When people did give us a minute to talk about what we were doing, it could have helped to show, not tell, that we’re a group of creative people. We were just hanging out. Beth mentioned we could have been doing sidewalk chalk drawing (well, if it was a regular day, not a parade)… or drawing up a real sign… or caricature art. We originally planned to have poker games. We stopped those because of wind, and it’s kind of hard to get a random passer-by into that (but it’s a start.)

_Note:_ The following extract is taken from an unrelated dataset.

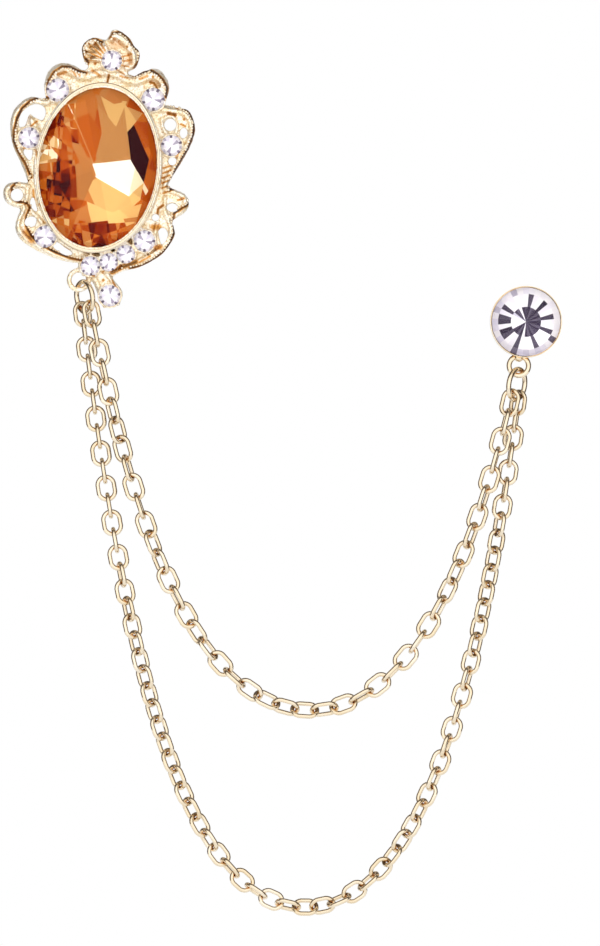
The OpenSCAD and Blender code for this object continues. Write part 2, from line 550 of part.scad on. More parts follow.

Being fun is important- the people next to us had it down. They put a satirical initiative on the ballot to rename the city sewage plant in honor of George W. Bush and were collecting signatures. They had a megaphone, patriotic music, and uncle sam costumes. If we had some unifying clothes, it could help show we’re not random people having a party. Of course, it’s best not to look like salesmen, more like people having a party… for a cause.
It could have been a great opportunity to fund raise. A lady selling veggie sausages for $5 was raking it in hand over fist. She must have made a few grand. Beth mentioned doing vegan baking to sell, another great idea. I was pretty sad that I didn’t have a chance to put out all my crates of leftover stock from my book dealer business. At $1 apiece, I probably could have made a day’s pay just sitting there.
Weather probably affected people’s interest in snow cones. It was slightly grey and not very warm (still OK for t-shirts). A hot day would have increased the interest a lot. Even so, we went through an entire 50 lb’s of ice in 3 hours.
I think doing snow cones is such a good idea that we should do it again this summer, at least once.